→ **REQUIREMENTS**
Restate every line of the material, word for word.

→ **COLLECTED DATA**

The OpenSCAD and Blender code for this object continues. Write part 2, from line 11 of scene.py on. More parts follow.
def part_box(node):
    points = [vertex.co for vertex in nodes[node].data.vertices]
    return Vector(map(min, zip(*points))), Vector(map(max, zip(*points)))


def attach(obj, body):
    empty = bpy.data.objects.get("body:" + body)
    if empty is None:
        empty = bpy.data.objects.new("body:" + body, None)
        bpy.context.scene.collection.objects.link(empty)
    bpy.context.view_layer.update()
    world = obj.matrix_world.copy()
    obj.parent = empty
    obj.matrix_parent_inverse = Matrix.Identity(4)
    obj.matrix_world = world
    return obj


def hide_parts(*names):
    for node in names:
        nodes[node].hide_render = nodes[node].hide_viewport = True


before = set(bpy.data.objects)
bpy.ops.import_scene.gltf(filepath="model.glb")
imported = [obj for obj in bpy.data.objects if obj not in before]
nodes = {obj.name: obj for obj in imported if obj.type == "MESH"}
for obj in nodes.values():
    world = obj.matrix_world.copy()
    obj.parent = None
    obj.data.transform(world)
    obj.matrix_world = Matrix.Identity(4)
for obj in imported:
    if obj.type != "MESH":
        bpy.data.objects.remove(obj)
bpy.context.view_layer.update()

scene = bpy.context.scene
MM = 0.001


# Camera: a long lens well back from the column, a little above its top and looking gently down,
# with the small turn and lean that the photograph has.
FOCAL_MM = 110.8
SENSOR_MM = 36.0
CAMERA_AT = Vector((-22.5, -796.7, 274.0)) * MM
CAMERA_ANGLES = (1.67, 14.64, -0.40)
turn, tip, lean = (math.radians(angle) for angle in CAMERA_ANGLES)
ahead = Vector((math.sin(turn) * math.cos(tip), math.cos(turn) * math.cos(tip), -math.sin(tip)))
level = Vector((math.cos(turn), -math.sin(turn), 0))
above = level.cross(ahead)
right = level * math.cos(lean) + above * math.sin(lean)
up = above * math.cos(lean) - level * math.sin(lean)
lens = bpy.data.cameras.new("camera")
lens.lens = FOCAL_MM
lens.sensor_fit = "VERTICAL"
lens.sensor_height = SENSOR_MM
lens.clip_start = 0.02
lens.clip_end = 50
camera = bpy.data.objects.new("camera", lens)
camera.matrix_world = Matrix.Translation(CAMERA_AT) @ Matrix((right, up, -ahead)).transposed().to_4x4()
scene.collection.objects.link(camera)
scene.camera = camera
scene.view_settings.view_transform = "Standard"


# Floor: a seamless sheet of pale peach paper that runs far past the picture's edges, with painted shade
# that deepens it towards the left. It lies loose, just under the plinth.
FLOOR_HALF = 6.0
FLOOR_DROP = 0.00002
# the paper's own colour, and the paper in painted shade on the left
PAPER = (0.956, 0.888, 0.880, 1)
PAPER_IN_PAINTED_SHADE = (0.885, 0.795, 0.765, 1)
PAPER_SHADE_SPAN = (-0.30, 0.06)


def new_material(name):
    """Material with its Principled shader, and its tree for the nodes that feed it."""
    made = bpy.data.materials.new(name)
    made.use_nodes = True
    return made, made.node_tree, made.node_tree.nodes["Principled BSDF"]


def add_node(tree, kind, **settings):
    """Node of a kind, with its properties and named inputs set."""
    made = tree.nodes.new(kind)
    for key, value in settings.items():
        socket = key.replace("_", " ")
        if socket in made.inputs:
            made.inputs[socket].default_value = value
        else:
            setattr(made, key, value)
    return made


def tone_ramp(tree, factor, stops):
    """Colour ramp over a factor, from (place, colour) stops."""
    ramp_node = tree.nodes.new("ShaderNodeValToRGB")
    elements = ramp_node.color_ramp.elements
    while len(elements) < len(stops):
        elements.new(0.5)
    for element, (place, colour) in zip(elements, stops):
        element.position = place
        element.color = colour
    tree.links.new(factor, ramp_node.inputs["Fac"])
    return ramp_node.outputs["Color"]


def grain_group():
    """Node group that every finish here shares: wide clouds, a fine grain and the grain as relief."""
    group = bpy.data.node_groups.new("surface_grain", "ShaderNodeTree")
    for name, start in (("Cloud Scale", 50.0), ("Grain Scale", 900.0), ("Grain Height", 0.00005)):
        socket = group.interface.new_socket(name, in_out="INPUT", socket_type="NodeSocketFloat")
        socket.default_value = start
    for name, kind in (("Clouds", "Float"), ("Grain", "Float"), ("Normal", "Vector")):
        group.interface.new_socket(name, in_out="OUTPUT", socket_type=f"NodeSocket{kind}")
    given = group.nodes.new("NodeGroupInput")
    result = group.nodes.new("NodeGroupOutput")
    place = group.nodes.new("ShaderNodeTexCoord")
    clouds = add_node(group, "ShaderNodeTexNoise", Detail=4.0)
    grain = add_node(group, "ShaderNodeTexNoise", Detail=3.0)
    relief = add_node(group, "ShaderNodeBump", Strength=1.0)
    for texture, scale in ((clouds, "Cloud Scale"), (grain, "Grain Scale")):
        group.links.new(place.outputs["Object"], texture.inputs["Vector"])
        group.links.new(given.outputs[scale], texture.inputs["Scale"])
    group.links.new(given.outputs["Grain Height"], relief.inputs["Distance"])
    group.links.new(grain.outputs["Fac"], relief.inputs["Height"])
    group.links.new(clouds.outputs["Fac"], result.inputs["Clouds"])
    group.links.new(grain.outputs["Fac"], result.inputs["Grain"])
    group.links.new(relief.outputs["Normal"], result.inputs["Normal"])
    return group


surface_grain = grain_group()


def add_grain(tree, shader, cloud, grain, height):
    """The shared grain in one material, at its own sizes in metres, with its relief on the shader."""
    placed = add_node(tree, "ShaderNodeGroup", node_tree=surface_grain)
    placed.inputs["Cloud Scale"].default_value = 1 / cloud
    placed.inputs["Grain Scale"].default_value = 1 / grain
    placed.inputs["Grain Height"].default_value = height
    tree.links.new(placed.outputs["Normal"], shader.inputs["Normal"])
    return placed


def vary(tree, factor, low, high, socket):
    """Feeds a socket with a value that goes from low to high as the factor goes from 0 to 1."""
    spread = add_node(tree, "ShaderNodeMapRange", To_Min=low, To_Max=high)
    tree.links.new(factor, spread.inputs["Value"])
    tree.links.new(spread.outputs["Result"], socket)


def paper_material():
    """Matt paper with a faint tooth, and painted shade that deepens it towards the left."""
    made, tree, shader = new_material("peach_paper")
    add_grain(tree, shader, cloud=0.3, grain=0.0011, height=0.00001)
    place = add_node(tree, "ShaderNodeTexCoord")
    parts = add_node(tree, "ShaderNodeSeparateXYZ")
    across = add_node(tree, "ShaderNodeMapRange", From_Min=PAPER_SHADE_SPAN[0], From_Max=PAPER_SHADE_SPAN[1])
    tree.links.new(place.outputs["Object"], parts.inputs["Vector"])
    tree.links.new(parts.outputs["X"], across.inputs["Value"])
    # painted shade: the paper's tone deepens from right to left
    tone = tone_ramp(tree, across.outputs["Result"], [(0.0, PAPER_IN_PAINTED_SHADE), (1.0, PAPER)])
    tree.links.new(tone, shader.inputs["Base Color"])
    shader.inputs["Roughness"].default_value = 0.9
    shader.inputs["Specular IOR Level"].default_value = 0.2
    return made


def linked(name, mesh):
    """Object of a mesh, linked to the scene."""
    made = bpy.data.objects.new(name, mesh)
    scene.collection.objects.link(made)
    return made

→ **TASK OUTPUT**
The OpenSCAD and Blender code for this object continues. Write part 2, from line 11 of scene.py on. More parts follow.
def part_box(node):
    points = [vertex.co for vertex in nodes[node].data.vertices]
    return Vector(map(min, zip(*points))), Vector(map(max, zip(*points)))


def attach(obj, body):
    empty = bpy.data.objects.get("body:" + body)
    if empty is None:
        empty = bpy.data.objects.new("body:" + body, None)
        bpy.context.scene.collection.objects.link(empty)
    bpy.context.view_layer.update()
    world = obj.matrix_world.copy()
    obj.parent = empty
    obj.matrix_parent_inverse = Matrix.Identity(4)
    obj.matrix_world = world
    return obj


def hide_parts(*names):
    for node in names:
        nodes[node].hide_render = nodes[node].hide_viewport = True


before = set(bpy.data.objects)
bpy.ops.import_scene.gltf(filepath="model.glb")
imported = [obj for obj in bpy.data.objects if obj not in before]
nodes = {obj.name: obj for obj in imported if obj.type == "MESH"}
for obj in nodes.values():
    world = obj.matrix_world.copy()
    obj.parent = None
    obj.data.transform(world)
    obj.matrix_world = Matrix.Identity(4)
for obj in imported:
    if obj.type != "MESH":
        bpy.data.objects.remove(obj)
bpy.context.view_layer.update()

scene = bpy.context.scene
MM = 0.001


# Camera: a long lens well back from the column, a little above its top and looking gently down,
# with the small turn and lean that the photograph has.
FOCAL_MM = 110.8
SENSOR_MM = 36.0
CAMERA_AT = Vector((-22.5, -796.7, 274.0)) * MM
CAMERA_ANGLES = (1.67, 14.64, -0.40)
turn, tip, lean = (math.radians(angle) for angle in CAMERA_ANGLES)
ahead = Vector((math.sin(turn) * math.cos(tip), math.cos(turn) * math.cos(tip), -math.sin(tip)))
level = Vector((math.cos(turn), -math.sin(turn), 0))
above = level.cross(ahead)
right = level * math.cos(lean) + above * math.sin(lean)
up = above * math.cos(lean) - level * math.sin(lean)
lens = bpy.data.cameras.new("camera")
lens.lens = FOCAL_MM
lens.sensor_fit = "VERTICAL"
lens.sensor_height = SENSOR_MM
lens.clip_start = 0.02
lens.clip_end = 50
camera = bpy.data.objects.new("camera", lens)
camera.matrix_world = Matrix.Translation(CAMERA_AT) @ Matrix((right, up, -ahead)).transposed().to_4x4()
scene.collection.objects.link(camera)
scene.camera = camera
scene.view_settings.view_transform = "Standard"


# Floor: a seamless sheet of pale peach paper that runs far past the picture's edges, with painted shade
# that deepens it towards the left. It lies loose, just under the plinth.
FLOOR_HALF = 6.0
FLOOR_DROP = 0.00002
# the paper's own colour, and the paper in painted shade on the left
PAPER = (0.956, 0.888, 0.880, 1)
PAPER_IN_PAINTED_SHADE = (0.885, 0.795, 0.765, 1)
PAPER_SHADE_SPAN = (-0.30, 0.06)


def new_material(name):
    """Material with its Principled shader, and its tree for the nodes that feed it."""
    made = bpy.data.materials.new(name)
    made.use_nodes = True
    return made, made.node_tree, made.node_tree.nodes["Principled BSDF"]


def add_node(tree, kind, **settings):
    """Node of a kind, with its properties and named inputs set."""
    made = tree.nodes.new(kind)
    for key, value in settings.items():
        socket = key.replace("_", " ")
        if socket in made.inputs:
            made.inputs[socket].default_value = value
        else:
            setattr(made, key, value)
    return made


def tone_ramp(tree, factor, stops):
    """Colour ramp over a factor, from (place, colour) stops."""
    ramp_node = tree.nodes.new("ShaderNodeValToRGB")
    elements = ramp_node.color_ramp.elements
    while len(elements) < len(stops):
        elements.new(0.5)
    for element, (place, colour) in zip(elements, stops):
        element.position = place
        element.color = colour
    tree.links.new(factor, ramp_node.inputs["Fac"])
    return ramp_node.outputs["Color"]


def grain_group():
    """Node group that every finish here shares: wide clouds, a fine grain and the grain as relief."""
    group = bpy.data.node_groups.new("surface_grain", "ShaderNodeTree")
    for name, start in (("Cloud Scale", 50.0), ("Grain Scale", 900.0), ("Grain Height", 0.00005)):
        socket = group.interface.new_socket(name, in_out="INPUT", socket_type="NodeSocketFloat")
        socket.default_value = start
    for name, kind in (("Clouds", "Float"), ("Grain", "Float"), ("Normal", "Vector")):
        group.interface.new_socket(name, in_out="OUTPUT", socket_type=f"NodeSocket{kind}")
    given = group.nodes.new("NodeGroupInput")
    result = group.nodes.new("NodeGroupOutput")
    place = group.nodes.new("ShaderNodeTexCoord")
    clouds = add_node(group, "ShaderNodeTexNoise", Detail=4.0)
    grain = add_node(group, "ShaderNodeTexNoise", Detail=3.0)
    relief = add_node(group, "ShaderNodeBump", Strength=1.0)
    for texture, scale in ((clouds, "Cloud Scale"), (grain, "Grain Scale")):
        group.links.new(place.outputs["Object"], texture.inputs["Vector"])
        group.links.new(given.outputs[scale], texture.inputs["Scale"])
    group.links.new(given.outputs["Grain Height"], relief.inputs["Distance"])
    group.links.new(grain.outputs["Fac"], relief.inputs["Height"])
    group.links.new(clouds.outputs["Fac"], result.inputs["Clouds"])
    group.links.new(grain.outputs["Fac"], result.inputs["Grain"])
    group.links.new(relief.outputs["Normal"], result.inputs["Normal"])
    return group


surface_grain = grain_group()


def add_grain(tree, shader, cloud, grain, height):
    """The shared grain in one material, at its own sizes in metres, with its relief on the shader."""
    placed = add_node(tree, "ShaderNodeGroup", node_tree=surface_grain)
    placed.inputs["Cloud Scale"].default_value = 1 / cloud
    placed.inputs["Grain Scale"].default_value = 1 / grain
    placed.inputs["Grain Height"].default_value = height
    tree.links.new(placed.outputs["Normal"], shader.inputs["Normal"])
    return placed


def vary(tree, factor, low, high, socket):
    """Feeds a socket with a value that goes from low to high as the factor goes from 0 to 1."""
    spread = add_node(tree, "ShaderNodeMapRange", To_Min=low, To_Max=high)
    tree.links.new(factor, spread.inputs["Value"])
    tree.links.new(spread.outputs["Result"], socket)


def paper_material():
    """Matt paper with a faint tooth, and painted shade that deepens it towards the left."""
    made, tree, shader = new_material("peach_paper")
    add_grain(tree, shader, cloud=0.3, grain=0.0011, height=0.00001)
    place = add_node(tree, "ShaderNodeTexCoord")
    parts = add_node(tree, "ShaderNodeSeparateXYZ")
    across = add_node(tree, "ShaderNodeMapRange", From_Min=PAPER_SHADE_SPAN[0], From_Max=PAPER_SHADE_SPAN[1])
    tree.links.new(place.outputs["Object"], parts.inputs["Vector"])
    tree.links.new(parts.outputs["X"], across.inputs["Value"])
    # painted shade: the paper's tone deepens from right to left
    tone = tone_ramp(tree, across.outputs["Result"], [(0.0, PAPER_IN_PAINTED_SHADE), (1.0, PAPER)])
    tree.links.new(tone, shader.inputs["Base Color"])
    shader.inputs["Roughness"].default_value = 0.9
    shader.inputs["Specular IOR Level"].default_value = 0.2
    return made


def linked(name, mesh):
    """Object of a mesh, linked to the scene."""
    made = bpy.data.objects.new(name, mesh)
    scene.collection.objects.link(made)
    return made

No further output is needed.